>>>>>

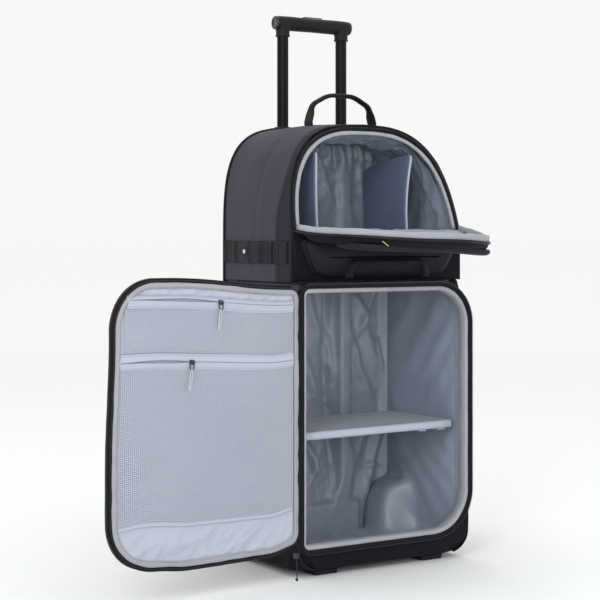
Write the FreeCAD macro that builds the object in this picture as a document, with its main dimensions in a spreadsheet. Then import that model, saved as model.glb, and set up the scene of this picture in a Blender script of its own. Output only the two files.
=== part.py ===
# Wheeled two-compartment gear bag, standing upright and open.
# Origin: on the floor, under the middle of the bag. +X to the bag's right, +Y to its back, +Z up. Millimetres.
import FreeCAD, Part
import math
import os

doc = FreeCAD.newDocument("gear_bag")
vec = FreeCAD.Vector

# ---------------------------------------------------------------- driving dimensions
SIZES = {
    # main body
    "half_width": 195,
    "wall": 6,
    "rear": 145,
    "board_thick": 5,
    "base_low": 8,
    "base_high": 20,
    "deck_low": 547,
    "deck_high": 553,
    "top_height": 850,
    "arch_round": 140,
    "board_round": 120,
    # lower compartment front
    "frame_front": -141,
    "frame_thick": 6,
    "band_front": -149,
    "band_low": 44,
    "band_high": 546,
    "band_half": 203,
    "band_width": 11,
    "hinge_round": 25,
    "free_top_round": 85,
    "free_low_round": 95,
    # upper compartment front
    "upper_front": -110,
    "mouth_low": 648,
    "mouth_lean": 14,
    # main door
    "door_pivot_x": -206.5,
    "door_pivot_y": -150.5,
    "door_open": -174.4,
    "door_wide": 409,
    "door_low": 50,
    "door_high": 556,
    "door_thick": 13,
    "zip_upper": 521,
    "zip_lower": 414,
    "mesh_low": 128,
    # upper flap
    "flap_pivot_y": -111,
    "flap_pivot_z": 650,
    "flap_turn": 187,
    "flap_long": 203,
    "flap_thick": 10,
    "flap_bellows": 20,
    # trolley
    "tube_x": 71.5,
    "tube_y": 124,
    "outer_radius": 14,
    "outer_bore": 12.6,
    "inner_radius": 11.5,
    "inner_bore": 9.5,
    "running_gap": 0.05,
    "bush_long": 30,
    "outer_low": 52,
    "outer_high": 837,
    "inner_low": 690,
    "grip_height": 1069,
    "grip_radius": 15,
    "grip_half": 88,
    # wheels
    "wheel_x": 163,
    "wheel_y": 108,
    "wheel_radius": 41,
    "wheel_wide": 34,
    "rim_radius": 30,
    "bearing_radius": 11,
    "axle_radius": 4,
    "well_inner": 132,
    "well_front": 55,
    "well_high": 98,
    # inside
    "shelf_top": 270,
    "shelf_thick": 15,
    "shelf_front": -109,
    "shelf_rear": 98,
    "divider_x": 108,
    "divider_thick": 9,
}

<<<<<

> TASK DETAILS: Up to and including the line with "vec = FreeCAD.Vector", repeat the data exactly, starting from its first line; nothing else belongs in the response.

> ANSWER TO THE EXERCISE:
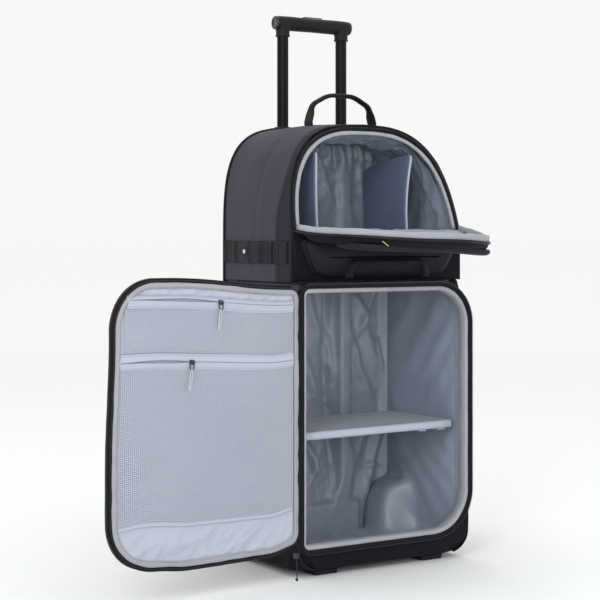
Write the FreeCAD macro that builds the object in this picture as a document, with its main dimensions in a spreadsheet. Then import that model, saved as model.glb, and set up the scene of this picture in a Blender script of its own. Output only the two files.
=== part.py ===
# Wheeled two-compartment gear bag, standing upright and open.
# Origin: on the floor, under the middle of the bag. +X to the bag's right, +Y to its back, +Z up. Millimetres.
import FreeCAD, Part
import math
import os

doc = FreeCAD.newDocument("gear_bag")
vec = FreeCAD.Vector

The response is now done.